Adalberto Pellegrino
CFO, Rai Way

Hi. As concerned the OpEx, yes. Basically, we have an impact on the energy cost of approximately EUR 1 million quarter-on-quarter. That's correct, as well as an increasing trend, of course, of the OpEx related to the diversification initiatives. All these negative impacts on our OpEx have been basically offset by some one-off that we had, prior year adjustment, higher than the value recorded in the first quarter of 2024. This is the most important impact. We also have a few hundred euros of impact coming from our focus on cost cutting and, generally speaking, control on our cost basis. This is the overall impact of all this trend and is basically neutral when you see the other OpEx overall figures.

Andrea Belloli
Equity Research Analyst, Banca Akros

Okay, clear. Thank you.

Operator

The next question is a follow-up from Giorgio Tavolini of Intermonte.

Giorgio Tavolini
Equity Research Analyst, Intermonte

Hi, just a follow-up on the energy prices. I was wondering if you confirm your assumption on the energy prices for 2025. In your Q4 presentation, you were assuming EUR 125 per MW hour. I don't know if it's still the case or you are seeing rising energy prices when excluding the spread and green energy option and so on and so forth. Thank you.

Adalberto Pellegrino
CFO, Rai Way

Broadly speaking, we are more or less in line with the amount that you just mentioned.

Giorgio Tavolini
Equity Research Analyst, Intermonte

Okay, thank you.

Operator

For any further questions, please click on the Q&A icon on the left side of your screen or star and one on your telephone.
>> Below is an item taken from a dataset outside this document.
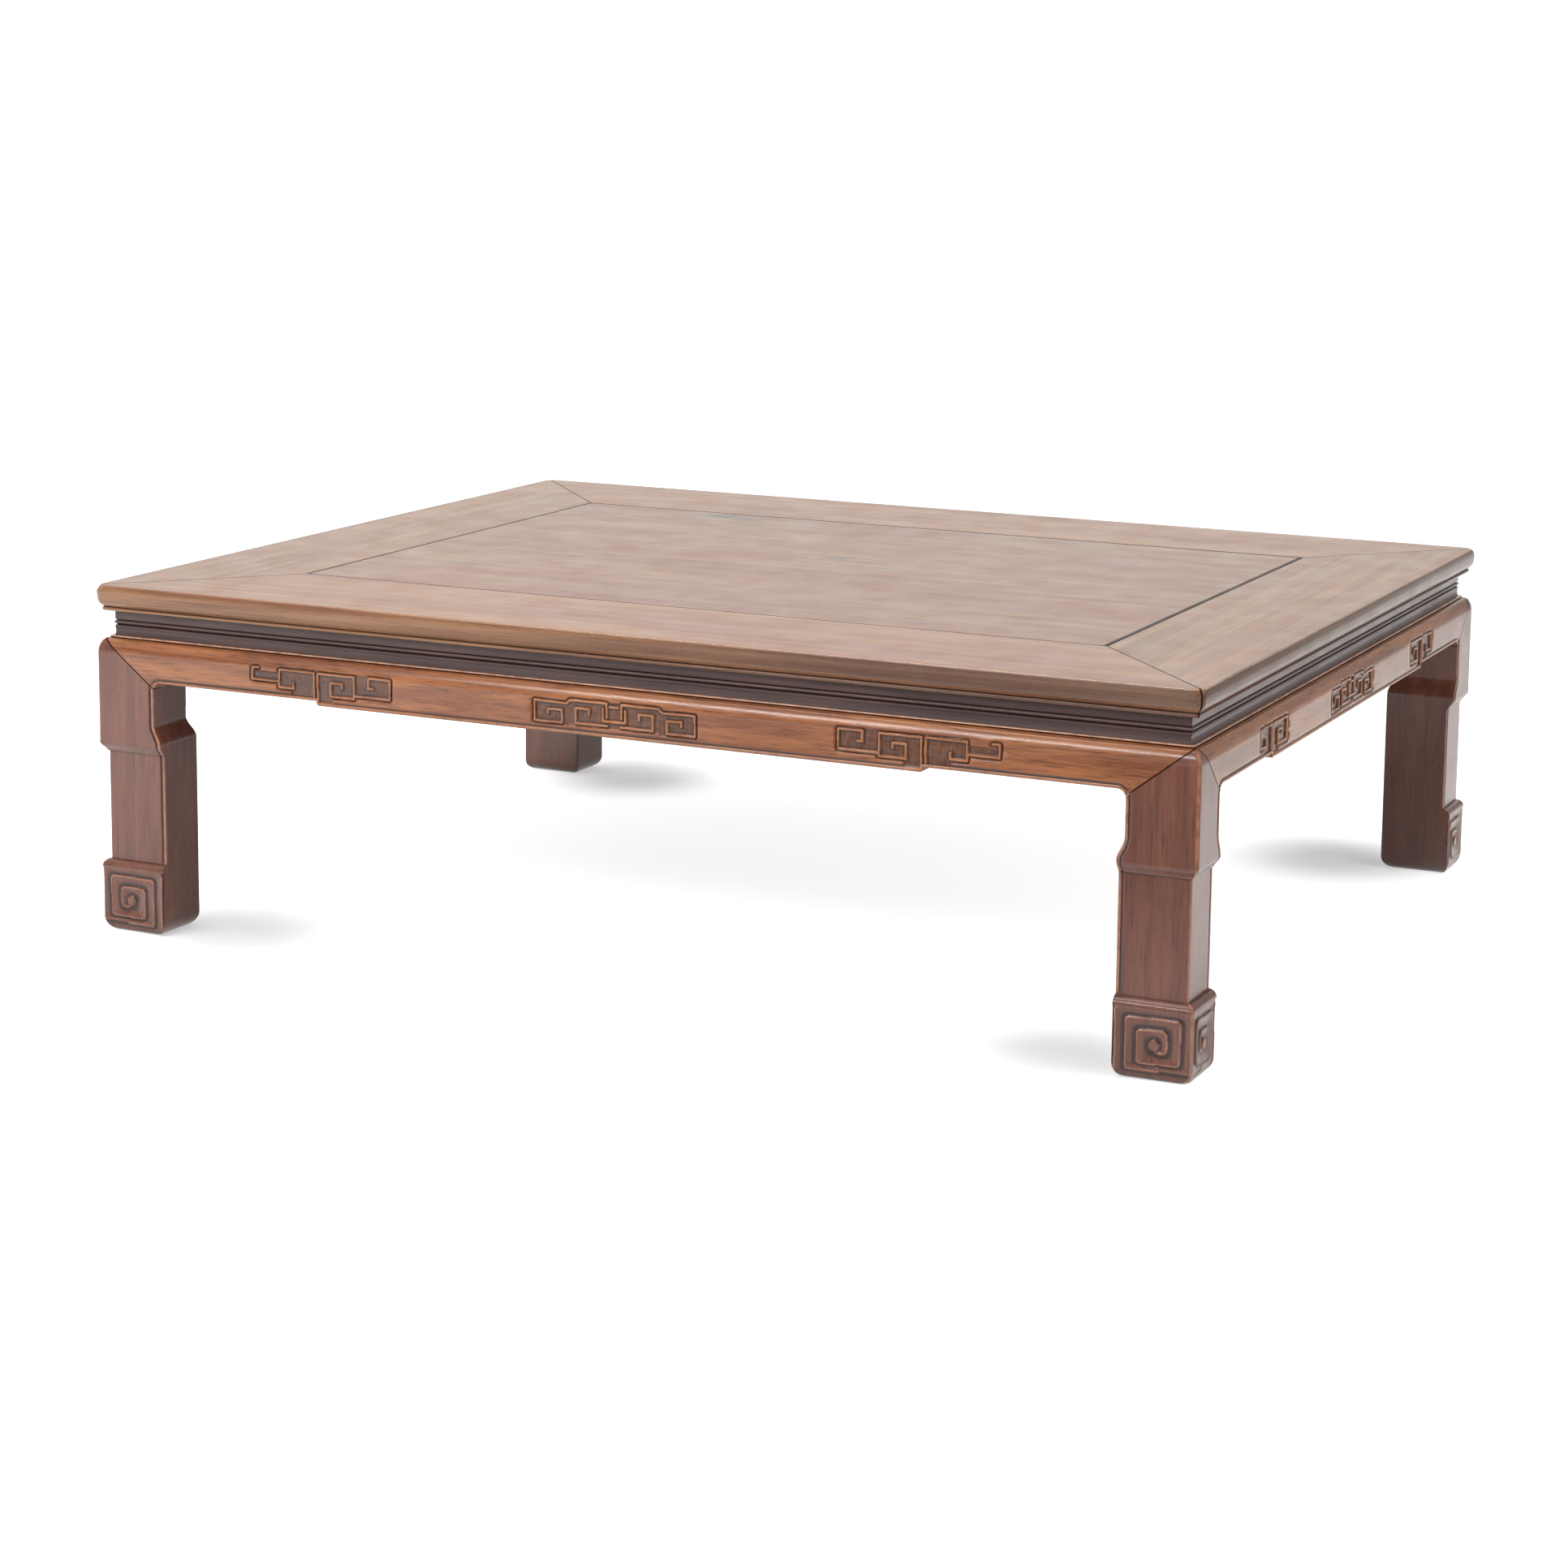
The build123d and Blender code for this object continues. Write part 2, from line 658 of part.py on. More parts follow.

Gentlemen, there are no more questions registered at this time.

Andrea Moretti
Head of Investor Relations, Rai Way

It's fine. Thank you, Operator, and thank you, all attendees. We look forward to seeing you in our brand new headquarters whenever you travel to Rome, and wish you a pleasant evening. Thank you. Goodbye.

Operator

Ladies and gentlemen, thank you for joining the conference. It's now over. You may disconnect your devices.